Confusing the soup even further is the fact that the notion of gender-based affect is itself suspect in the minds of most forward-thinking citizens. On the one hand, we want people to behave according to a canon of norms associated with their gender and are unkind to people who appear to want to sit on one side of the aisle and vote on the other: consider the difference between calling a man manly and a woman mannish, or between referring to a woman as possessed of womanly virtue and man being called effeminate. But on the other we also seem eager to tear down irrational gender-based distinctions in life and culture—in a world in which women routinely become doctors and men routinely go into nursing, it seems slightly retro for there even to be separate Oscar categories for “best actor” and “best actress.” (Indeed, in a world that would never countenance referring female dentists or lawyers as dentistesses or lawyeresses, it feels quaint even just to use the word actress these days to refer to female actors.)

All that being the case, Mrs. Clinton’s gender constitutes a complicated riddle for Americans to work through. Nevertheless, even people who are not planning to vote for her can surely take pride that we have set to rest yet another instance of irrational gender-based bias, just as the nomination and election of President Obama can be celebrated by all, including his non-admirers, as the ultimate example of America setting the ultimate race-based barrier to rest.  So the simple fact of Mrs. Clinton being a woman should be something Americans should celebrate without reference to her specific policies or chances actually to win the presidency…and surely also not with reference to the degree to which she appears to embody or not to embody a set of stereotypes associated with womanliness or femininity. (Are those words synonyms? The fact that I’m not sure is also a point worth pondering.) It should surely be possible to celebrate Mrs. Clinton’s accomplishment without getting stuck on the ridiculous question of whether she is an appropriately female woman or an excessively mannish one…whatever those terms mean in today’s America. But when I think of poor Naomi and Ruth—two heroic figures whose bravery and cunning led, albeit a bit circuitously, to the birth several generations later of King David, Ruth’s great-grandson, and thus will lead, bi-m’heirah b’yameinu, to the eventual redemption of the world—when I think of them forced to pretend they were men to take their rightful place in their own society lest they come to harm on their way from the margins to the center, I also think of Mrs. Clinton and marvel at how far we’ve come.
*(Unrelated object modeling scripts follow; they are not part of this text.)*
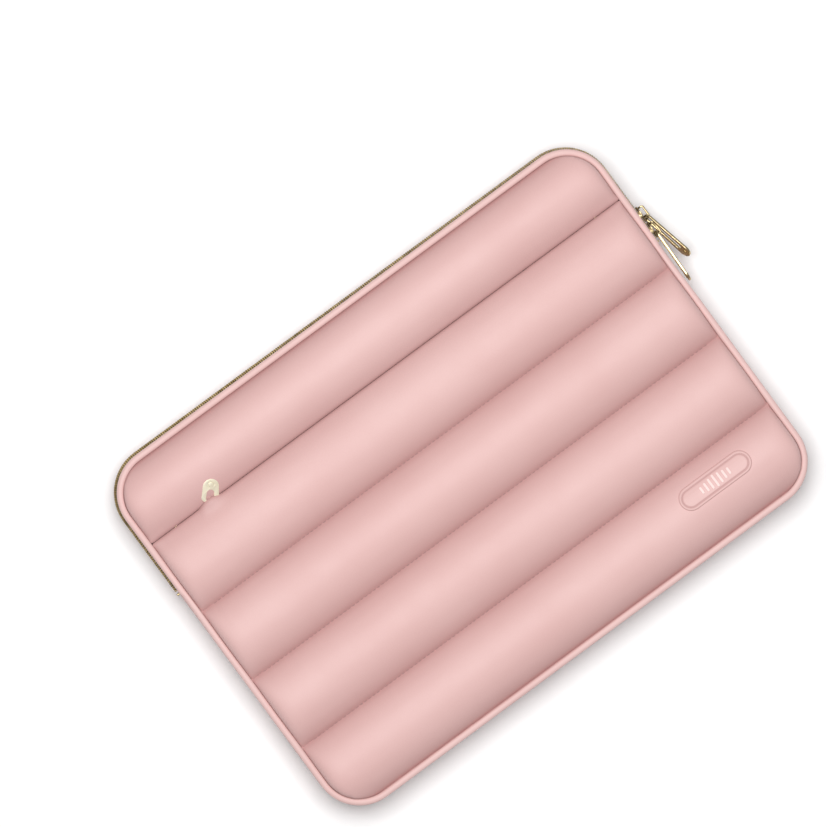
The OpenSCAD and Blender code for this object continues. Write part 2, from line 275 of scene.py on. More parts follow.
def makeWearGroup():
    # 1 on exposed edges, broken up by noise
    tree, start, end = newGroup(
        "edgeWear",
        [("Place", "NodeSocketVector", (0, 0, 0)), ("Amount", "NodeSocketFloat", 1.0),
         ("Patchiness", "NodeSocketFloat", 160.0)],
        [("Mask", "NodeSocketFloat")],
    )
    form = addNode(tree, "ShaderNodeNewGeometry")
    edgeFrom, edgeFull = 0.505, 0.6
    edge = stretchRange(tree, form.outputs["Pointiness"], edgeFrom, edgeFull)
    broken = noise(tree, start.outputs["Place"], start.outputs["Patchiness"], 4.0)
    spots = stretchRange(tree, broken.outputs["Fac"], 0.35, 0.7)
    mask = maths(tree, "MULTIPLY", maths(tree, "MULTIPLY", edge, spots), start.outputs["Amount"])
    tree.links.new(mask, end.inputs["Mask"])
    return tree


def makeDustGroup():
    # thin settled dust and handling marks
    tree, start, end = newGroup(
        "handling", [("Place", "NodeSocketVector", (0, 0, 0)), ("Scale", "NodeSocketFloat", 30.0)],
        [("Marks", "NodeSocketFloat")],
    )
    cloud = noise(tree, start.outputs["Place"], start.outputs["Scale"], 6.0, 0.65)
    marks = stretchRange(tree, cloud.outputs["Fac"], 0.35, 0.75)
    tree.links.new(marks, end.inputs["Marks"])
    return tree


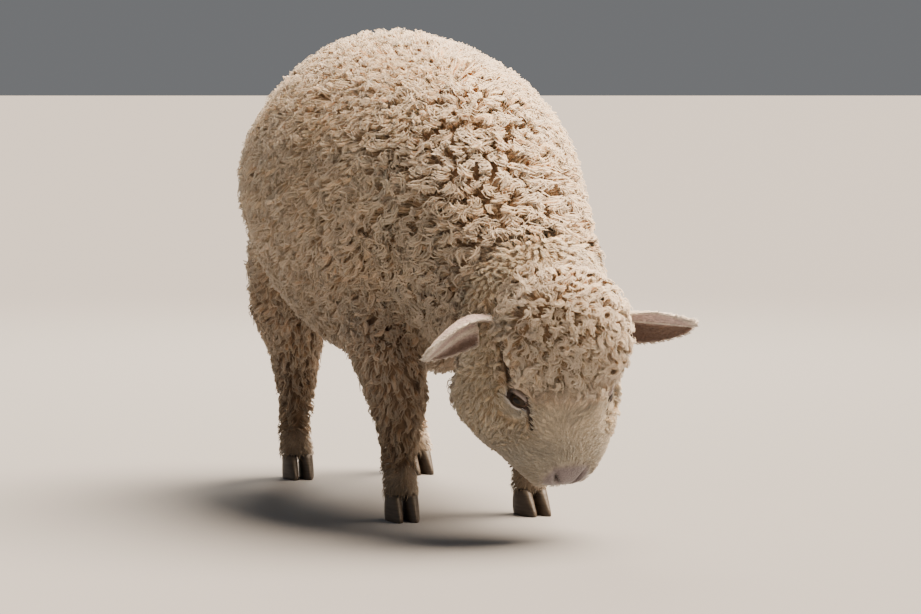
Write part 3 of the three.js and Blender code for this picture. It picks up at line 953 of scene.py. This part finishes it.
def staples(skin, share, seed, fullness=1.0):
    """The curled staples of a stretch of coat. share gives how much of the coat is in it at each point."""
    def density(points, on_ear):
        return share(points) * ~on_ear * fullness / traits_at(points)["staple"] ** 2 * CANDIDATES

    made = scatter(skin, density, seed)
    gaps = SPREAD * traits_at(made["point"])["staple"] / fullness ** 0.5
    chosen = apart(made["point"], gaps, seed)
    made = {key: value[chosen] for key, value in made.items()}
    rng = np.random.default_rng(seed + 1)
    count = len(made["point"])
    made.update(traits_at(made["point"]))
    made["short"] = short_hair(made["point"])
    for trait in ("length", "width", "curl"):
        made[trait] = made[trait] * (1 - SHORTER * made["short"])
    made["way"] = lie(made["point"], made["outward"], made["short"][:, None])
    turn = rng.normal(0, LEAN, count)[:, None]
    across = np.cross(made["outward"], made["way"])
    made["way"] = unit(made["way"] * np.cos(turn) + across * np.sin(turn))
    made["across"] = np.cross(made["outward"], made["way"])
    made["phase"] = rng.uniform(0, 2 * np.pi, count)
    made["hand"] = np.where(rng.random(count) < 0.5, -1, 1)
    made["tall"] = rng.uniform(0.80, 1.08, count)
    made["big"] = rng.uniform(0.8, 1.25, count)
    made["tint"] = rng.random(count)
    return made


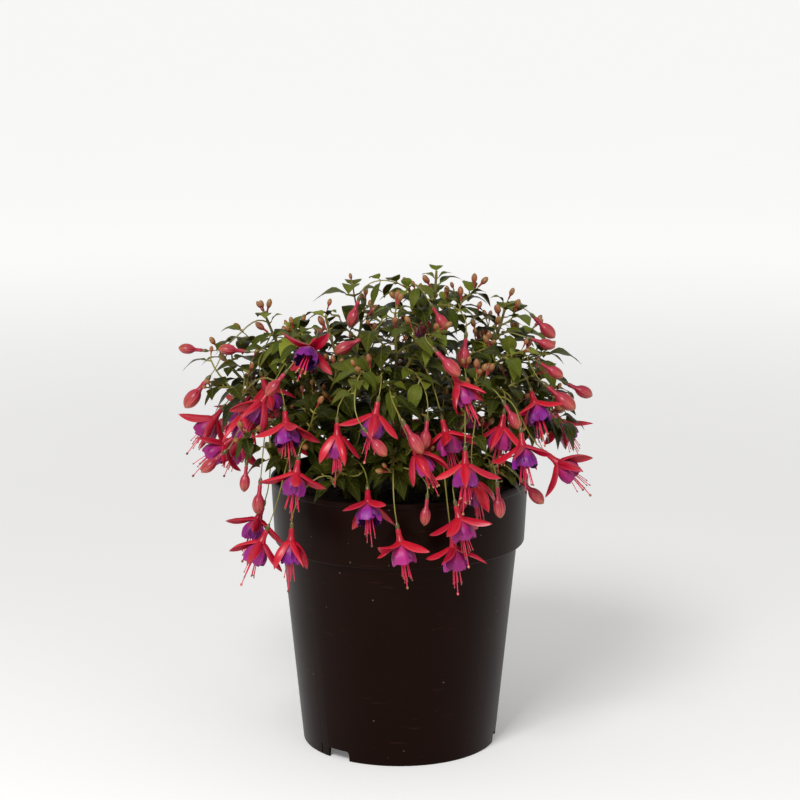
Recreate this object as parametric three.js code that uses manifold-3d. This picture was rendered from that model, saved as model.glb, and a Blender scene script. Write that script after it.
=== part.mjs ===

No one has been formally nominated by anyone at all, yet the 2016 presidential election has already turned into one of the oddest presidential campaigns our nation has known. But even before anyone wins, the American people itself has won by following its rejection of race-based limitation—informal and surely illegal but wholly real until it suddenly wasn’t—on a citizen’s right to run for the highest office in the land with a rejection of the parallel gender-based limitation, one also un-enshrined in law and rarely mentioned in polite company but also entirely real in terms of the effect it had on women’s aspirations for political office.

I suppose Bernie Sanders deserves mention in this complex of ideas as well. He was, after all, the first Jew (and also the first non-Christian) ever to win a state in a presidential primary. So it feels right to see his campaign—and his twenty-three primary wins—as constituting a kind of third leg in the repudiation of irrational prejudice based of race, gender, or religion.


Maybe our nation really is growing up! Others paved the way, obviously. (Shirley Chisholm, for example, cleared a path both for President Obama and for Hillary Clinton when she, a black person and a woman, ran for president in 1972.) And the issues in play remain complicated. But the days of women having to dress up, either literally or figuratively, like men to be considered worthy candidates for public office are clearly over. And so our nation joins India, Israel, Germany, and the U.K.—as well as many smaller countries like Ireland and Iceland—in setting aside as irrelevant the concept of gender when it comes to choosing an able national leader.  My own feelings about all of this year’s crop of candidates are fairly conflicted. (More on that in the months to come.) But I know progress when I see it. And I think therefore that Mrs. Clinton’s designation as the presumptive candidate should be something of which we can all be proud. If her nomination leads to a national discussion of gender-based issues—and particularly to the timely demise of the notion that men or women are supposed to “be” one way or the other, and that failing to behave according to these pre-conceived norms is a sign of mental confusion, emotional distress, or moral turpitude—then that would be a very positive development indeed.